**THE EXERCISE:** Your answer should consist only of the lines below from the one with "const across = point(0, 0, 1);" through the one with "if empty is", copied exactly.

**INFORMATION SHOWN:**
****
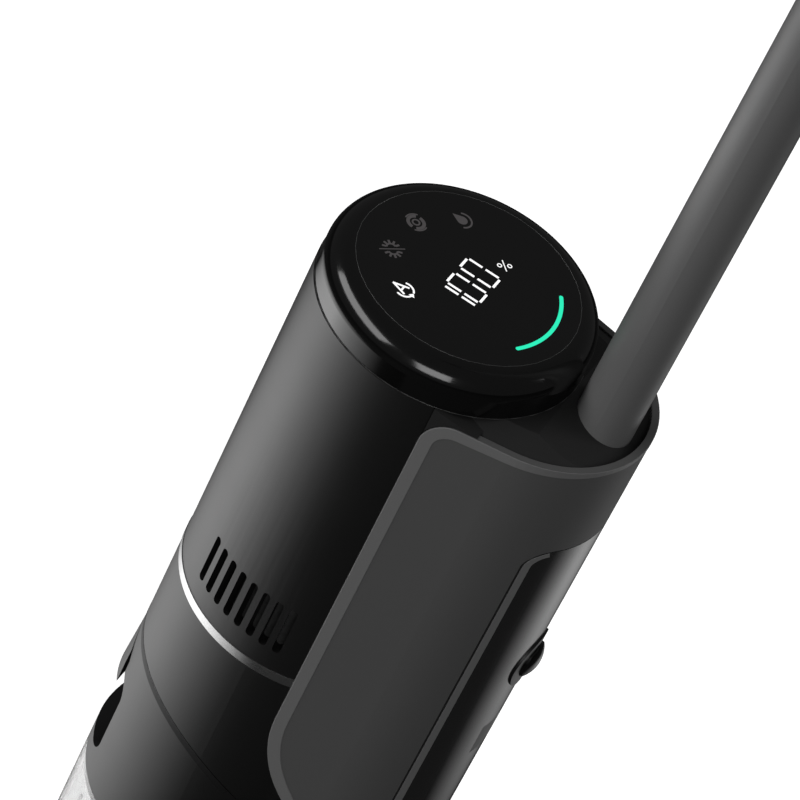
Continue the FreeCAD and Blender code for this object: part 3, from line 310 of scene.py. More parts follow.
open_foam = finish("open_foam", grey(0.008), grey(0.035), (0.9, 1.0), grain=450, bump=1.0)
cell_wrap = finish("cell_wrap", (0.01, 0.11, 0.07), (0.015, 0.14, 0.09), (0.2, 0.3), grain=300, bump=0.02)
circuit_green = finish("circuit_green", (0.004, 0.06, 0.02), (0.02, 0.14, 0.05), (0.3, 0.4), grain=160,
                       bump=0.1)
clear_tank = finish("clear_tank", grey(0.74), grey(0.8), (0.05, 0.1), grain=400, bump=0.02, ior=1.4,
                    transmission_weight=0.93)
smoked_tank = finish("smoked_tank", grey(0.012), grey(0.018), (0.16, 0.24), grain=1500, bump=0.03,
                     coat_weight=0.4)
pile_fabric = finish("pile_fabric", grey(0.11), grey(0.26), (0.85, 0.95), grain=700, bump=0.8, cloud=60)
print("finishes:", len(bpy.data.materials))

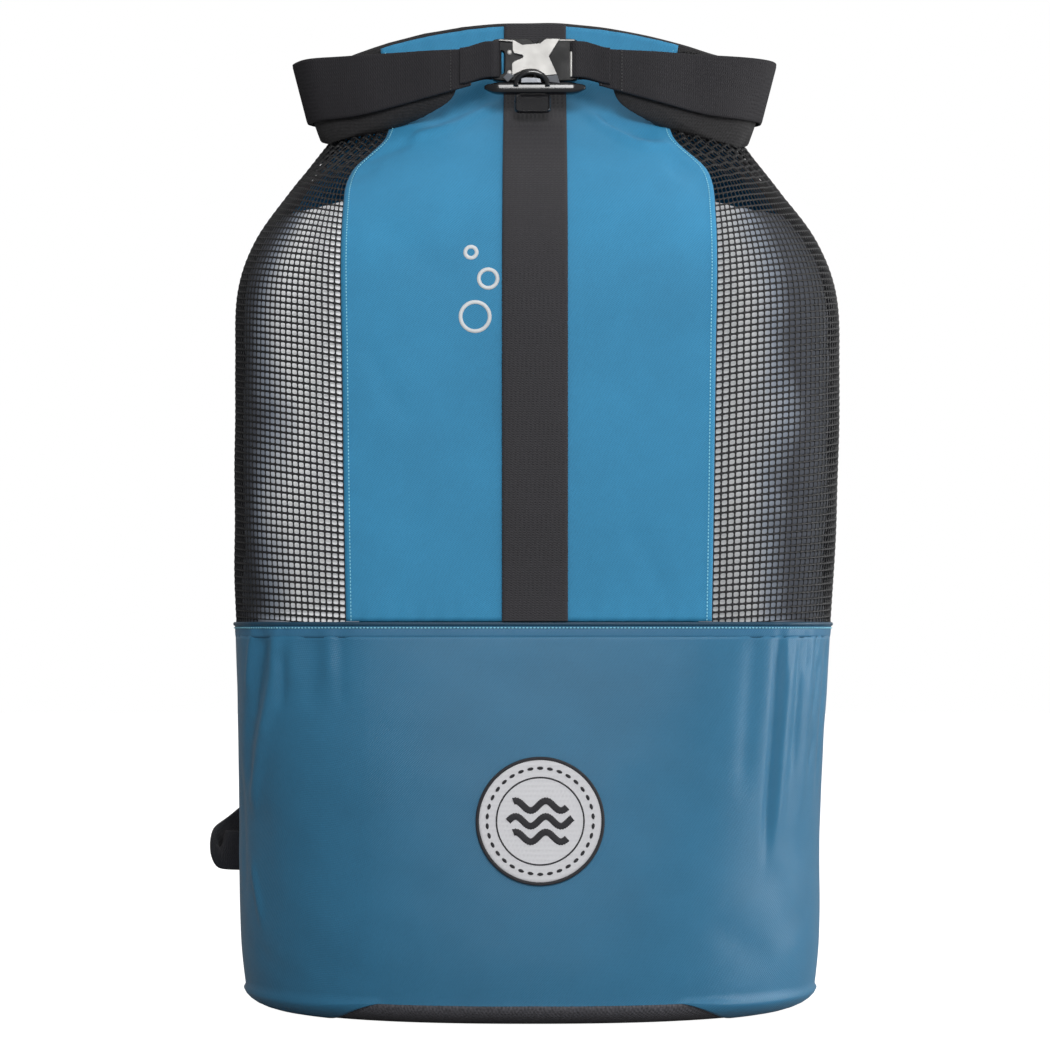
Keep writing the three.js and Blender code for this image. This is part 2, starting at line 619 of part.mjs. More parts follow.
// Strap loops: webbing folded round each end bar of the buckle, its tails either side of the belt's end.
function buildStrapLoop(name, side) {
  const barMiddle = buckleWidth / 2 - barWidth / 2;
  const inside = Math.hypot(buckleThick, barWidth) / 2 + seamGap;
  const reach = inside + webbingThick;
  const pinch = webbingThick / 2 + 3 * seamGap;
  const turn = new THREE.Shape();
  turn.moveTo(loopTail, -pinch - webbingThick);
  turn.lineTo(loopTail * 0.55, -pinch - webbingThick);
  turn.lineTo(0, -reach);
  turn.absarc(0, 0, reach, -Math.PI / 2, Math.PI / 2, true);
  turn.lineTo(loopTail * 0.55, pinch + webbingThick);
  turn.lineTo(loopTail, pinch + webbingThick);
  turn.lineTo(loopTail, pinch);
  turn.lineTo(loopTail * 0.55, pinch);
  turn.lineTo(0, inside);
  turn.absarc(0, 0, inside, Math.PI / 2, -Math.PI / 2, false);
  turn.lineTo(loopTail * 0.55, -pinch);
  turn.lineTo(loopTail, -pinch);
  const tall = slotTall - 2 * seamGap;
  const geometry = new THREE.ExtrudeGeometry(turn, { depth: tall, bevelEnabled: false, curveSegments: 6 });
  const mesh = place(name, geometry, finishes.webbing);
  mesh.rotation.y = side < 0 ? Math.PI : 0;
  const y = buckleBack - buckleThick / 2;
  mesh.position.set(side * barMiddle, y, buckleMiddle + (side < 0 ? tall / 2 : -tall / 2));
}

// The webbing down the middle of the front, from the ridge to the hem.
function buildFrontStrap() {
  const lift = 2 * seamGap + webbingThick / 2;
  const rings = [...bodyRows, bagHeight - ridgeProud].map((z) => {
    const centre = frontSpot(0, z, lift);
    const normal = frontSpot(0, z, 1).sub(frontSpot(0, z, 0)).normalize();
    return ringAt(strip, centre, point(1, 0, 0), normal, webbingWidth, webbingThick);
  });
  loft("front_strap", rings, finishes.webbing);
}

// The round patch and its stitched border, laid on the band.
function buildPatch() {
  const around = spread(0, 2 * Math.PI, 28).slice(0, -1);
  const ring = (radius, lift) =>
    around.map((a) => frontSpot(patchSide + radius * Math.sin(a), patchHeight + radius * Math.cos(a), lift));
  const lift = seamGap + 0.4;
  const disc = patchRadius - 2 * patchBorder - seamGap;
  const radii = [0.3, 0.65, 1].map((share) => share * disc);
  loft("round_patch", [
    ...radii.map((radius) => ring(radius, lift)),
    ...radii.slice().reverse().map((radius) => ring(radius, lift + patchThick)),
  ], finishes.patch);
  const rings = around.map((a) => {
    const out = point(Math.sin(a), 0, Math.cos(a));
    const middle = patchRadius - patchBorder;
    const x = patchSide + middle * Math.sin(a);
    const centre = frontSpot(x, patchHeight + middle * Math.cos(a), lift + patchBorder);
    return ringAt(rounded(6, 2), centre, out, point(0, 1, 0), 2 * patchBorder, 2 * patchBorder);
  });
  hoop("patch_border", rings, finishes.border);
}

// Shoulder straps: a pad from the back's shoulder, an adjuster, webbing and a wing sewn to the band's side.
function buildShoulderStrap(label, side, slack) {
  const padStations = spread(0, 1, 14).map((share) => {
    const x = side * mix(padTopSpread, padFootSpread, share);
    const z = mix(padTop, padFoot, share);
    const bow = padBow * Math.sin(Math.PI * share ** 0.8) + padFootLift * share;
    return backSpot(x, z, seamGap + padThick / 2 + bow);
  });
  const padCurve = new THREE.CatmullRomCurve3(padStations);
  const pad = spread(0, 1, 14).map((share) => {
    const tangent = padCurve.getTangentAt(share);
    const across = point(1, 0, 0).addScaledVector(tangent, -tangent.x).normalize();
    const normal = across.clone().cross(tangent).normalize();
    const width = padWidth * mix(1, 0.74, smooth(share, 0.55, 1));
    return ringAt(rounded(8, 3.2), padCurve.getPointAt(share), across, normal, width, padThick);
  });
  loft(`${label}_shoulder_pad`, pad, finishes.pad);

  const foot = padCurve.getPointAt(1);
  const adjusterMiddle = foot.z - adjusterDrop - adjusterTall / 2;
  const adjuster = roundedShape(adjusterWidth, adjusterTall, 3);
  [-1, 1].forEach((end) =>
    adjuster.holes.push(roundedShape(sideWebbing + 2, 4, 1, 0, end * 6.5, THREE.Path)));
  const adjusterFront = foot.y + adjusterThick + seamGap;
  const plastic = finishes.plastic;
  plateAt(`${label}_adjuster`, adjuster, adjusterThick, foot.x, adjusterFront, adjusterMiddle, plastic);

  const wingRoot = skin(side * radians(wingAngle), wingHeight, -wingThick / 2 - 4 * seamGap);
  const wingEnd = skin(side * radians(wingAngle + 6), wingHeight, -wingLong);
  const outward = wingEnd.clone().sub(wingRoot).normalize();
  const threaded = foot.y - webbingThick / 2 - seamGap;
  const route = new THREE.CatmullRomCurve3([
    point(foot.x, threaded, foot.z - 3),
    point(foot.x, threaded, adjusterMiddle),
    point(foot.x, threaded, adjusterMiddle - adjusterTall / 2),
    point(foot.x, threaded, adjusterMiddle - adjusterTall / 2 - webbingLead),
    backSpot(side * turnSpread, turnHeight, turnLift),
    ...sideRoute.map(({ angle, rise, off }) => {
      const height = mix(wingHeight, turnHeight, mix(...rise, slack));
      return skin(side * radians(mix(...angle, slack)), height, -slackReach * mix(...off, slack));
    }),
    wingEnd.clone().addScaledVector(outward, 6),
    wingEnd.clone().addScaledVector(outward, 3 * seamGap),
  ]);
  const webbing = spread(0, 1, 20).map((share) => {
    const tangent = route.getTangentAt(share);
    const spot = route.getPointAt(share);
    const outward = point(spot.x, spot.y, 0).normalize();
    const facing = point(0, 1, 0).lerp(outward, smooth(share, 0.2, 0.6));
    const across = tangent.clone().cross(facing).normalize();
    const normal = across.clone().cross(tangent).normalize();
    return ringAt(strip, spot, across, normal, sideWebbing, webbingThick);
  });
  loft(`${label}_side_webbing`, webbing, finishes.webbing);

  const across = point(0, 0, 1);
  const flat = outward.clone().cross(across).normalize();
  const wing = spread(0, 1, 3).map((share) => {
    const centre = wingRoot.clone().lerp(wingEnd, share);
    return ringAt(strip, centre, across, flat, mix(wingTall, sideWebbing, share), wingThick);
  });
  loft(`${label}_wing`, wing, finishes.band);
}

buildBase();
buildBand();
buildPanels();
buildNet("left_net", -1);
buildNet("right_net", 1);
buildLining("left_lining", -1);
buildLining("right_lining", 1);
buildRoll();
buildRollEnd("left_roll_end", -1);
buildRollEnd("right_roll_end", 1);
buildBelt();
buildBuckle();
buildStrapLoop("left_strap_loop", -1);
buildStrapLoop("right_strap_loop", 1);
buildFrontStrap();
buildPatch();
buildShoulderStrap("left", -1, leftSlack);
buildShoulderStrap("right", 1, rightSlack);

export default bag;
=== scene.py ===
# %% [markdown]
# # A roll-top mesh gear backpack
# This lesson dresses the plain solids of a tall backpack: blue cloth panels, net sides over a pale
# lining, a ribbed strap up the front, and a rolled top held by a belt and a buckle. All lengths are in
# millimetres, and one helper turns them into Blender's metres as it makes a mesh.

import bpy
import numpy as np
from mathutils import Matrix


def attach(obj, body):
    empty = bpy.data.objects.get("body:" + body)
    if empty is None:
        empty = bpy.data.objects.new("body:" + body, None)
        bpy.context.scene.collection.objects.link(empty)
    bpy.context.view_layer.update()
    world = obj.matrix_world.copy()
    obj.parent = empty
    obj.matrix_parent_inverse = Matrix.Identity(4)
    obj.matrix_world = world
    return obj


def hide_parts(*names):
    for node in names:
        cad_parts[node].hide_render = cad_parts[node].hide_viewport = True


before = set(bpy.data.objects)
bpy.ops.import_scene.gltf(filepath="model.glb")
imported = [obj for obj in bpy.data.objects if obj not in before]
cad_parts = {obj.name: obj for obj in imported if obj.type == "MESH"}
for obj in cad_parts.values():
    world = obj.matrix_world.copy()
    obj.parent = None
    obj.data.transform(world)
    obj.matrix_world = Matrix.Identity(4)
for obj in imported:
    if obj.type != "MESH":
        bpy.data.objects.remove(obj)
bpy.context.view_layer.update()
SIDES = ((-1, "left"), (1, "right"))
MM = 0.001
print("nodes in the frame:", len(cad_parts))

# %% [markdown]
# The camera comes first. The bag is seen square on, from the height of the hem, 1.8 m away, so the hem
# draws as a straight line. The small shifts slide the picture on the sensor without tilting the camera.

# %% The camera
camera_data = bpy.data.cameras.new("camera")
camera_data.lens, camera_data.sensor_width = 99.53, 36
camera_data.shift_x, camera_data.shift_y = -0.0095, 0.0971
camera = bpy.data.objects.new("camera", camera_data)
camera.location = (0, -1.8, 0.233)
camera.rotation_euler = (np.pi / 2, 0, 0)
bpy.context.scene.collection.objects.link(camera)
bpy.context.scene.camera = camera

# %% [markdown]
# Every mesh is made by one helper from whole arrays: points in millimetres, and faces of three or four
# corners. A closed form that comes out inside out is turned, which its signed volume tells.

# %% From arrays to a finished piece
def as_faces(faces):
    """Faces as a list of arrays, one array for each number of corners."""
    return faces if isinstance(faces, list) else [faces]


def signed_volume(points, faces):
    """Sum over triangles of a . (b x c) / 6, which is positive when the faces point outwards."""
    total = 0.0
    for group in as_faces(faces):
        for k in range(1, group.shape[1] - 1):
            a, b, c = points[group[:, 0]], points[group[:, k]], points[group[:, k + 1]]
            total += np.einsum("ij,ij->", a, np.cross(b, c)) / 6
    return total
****
**EXERCISE ANSWER:**
  const across = point(0, 0, 1);
  const flat = outward.clone().cross(across).normalize();
  const wing = spread(0, 1, 3).map((share) => {
    const centre = wingRoot.clone().lerp(wingEnd, share);
    return ringAt(strip, centre, across, flat, mix(wingTall, sideWebbing, share), wingThick);
  });
  loft(`${label}_wing`, wing, finishes.band);
}

buildBase();
buildBand();
buildPanels();
buildNet("left_net", -1);
buildNet("right_net", 1);
buildLining("left_lining", -1);
buildLining("right_lining", 1);
buildRoll();
buildRollEnd("left_roll_end", -1);
buildRollEnd("right_roll_end", 1);
buildBelt();
buildBuckle();
buildStrapLoop("left_strap_loop", -1);
buildStrapLoop("right_strap_loop", 1);
buildFrontStrap();
buildPatch();
buildShoulderStrap("left", -1, leftSlack);
buildShoulderStrap("right", 1, rightSlack);

export default bag;
=== scene.py ===
# %% [markdown]
# # A roll-top mesh gear backpack
# This lesson dresses the plain solids of a tall backpack: blue cloth panels, net sides over a pale
# lining, a ribbed strap up the front, and a rolled top held by a belt and a buckle. All lengths are in
# millimetres, and one helper turns them into Blender's metres as it makes a mesh.

import bpy
import numpy as np
from mathutils import Matrix


def attach(obj, body):
    empty = bpy.data.objects.get("body:" + body)
    if empty is None:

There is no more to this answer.